Imagine a large e-commerce platform migrating from a monolithic database to a microservices architecture. A critical requirement is real-time synchronization of customer data changes (inserts, updates, deletes) from the legacy database to multiple downstream services: a personalization engine, a fraud detection system, and a data warehouse for analytics. Direct database replication to each service is brittle and introduces tight coupling. A robust, scalable, and fault-tolerant solution is needed. This is where Kafka Connect shines.

Kafka Connect isn’t merely a data integration tool; it’s a core component of a high-throughput, real-time data platform built around Kafka. It abstracts the complexities of data movement, allowing engineers to focus on business logic within stream processing applications (Kafka Streams, Flink, Spark Streaming) and event-driven microservices. It’s essential for building data pipelines that support distributed transactions (via Kafka’s transactional producer), maintain data contracts through Schema Registry, and provide the observability needed for complex, distributed systems.

2. What is Kafka Connect in Kafka Systems?

Kafka Connect is a framework for scalably and reliably streaming data between Apache Kafka and other data systems. It operates as a separate process from Kafka brokers, providing a dedicated control plane for managing connectors. Connectors are pre-built or custom components that define how data is sourced from or sunk to external systems.

From an architectural perspective, Connect sits alongside Kafka brokers, utilizing the Kafka cluster for metadata storage (topic configurations, connector status) and offset management. Prior to Kafka 2.8, ZooKeeper was a hard dependency for Connect, managing connector configurations and offsets. With the introduction of KRaft mode (KIP-500), Connect can operate without ZooKeeper, simplifying deployments and improving scalability.

Key configuration flags include:

• bootstrap.servers: Kafka broker list.
• group.id: Connect worker group ID for fault tolerance.
• config.storage.topic: Topic used to store connector configurations.
• offset.storage.topic: Topic used to store connector offsets.
• key.converter, value.converter: Serializer/deserializer for Kafka messages.

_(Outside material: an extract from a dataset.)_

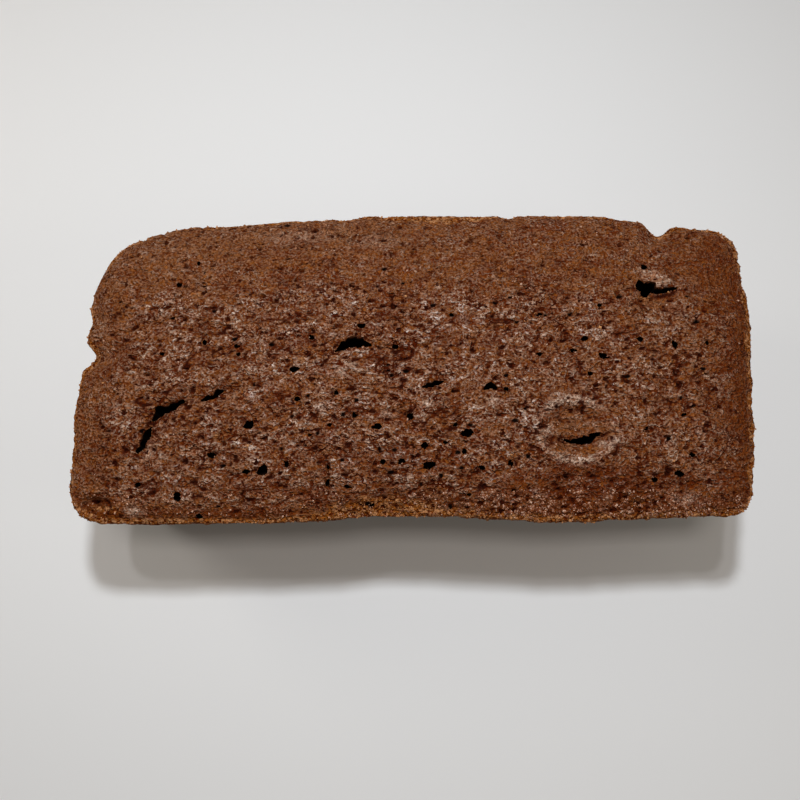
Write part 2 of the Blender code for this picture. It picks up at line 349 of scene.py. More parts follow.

Connectors are defined by a JSON configuration that specifies the connector class, tasks (parallelism), and connection details to the external system. Connectors operate in a distributed manner, with multiple workers cooperating to process data.

3. Real-World Use Cases

1. Change Data Capture (CDC): Replicating database changes (using Debezium connector) to Kafka for real-time analytics and event-driven microservices. This is crucial for maintaining data consistency across systems.
2. Log Aggregation: Streaming logs from multiple servers (using FileTail connector) to Kafka for centralized logging and analysis. Handles high-volume log data efficiently.
3. Data Lake Ingestion: Loading data from various sources (databases, APIs, files) into a data lake (using S3 connector) for long-term storage and batch processing.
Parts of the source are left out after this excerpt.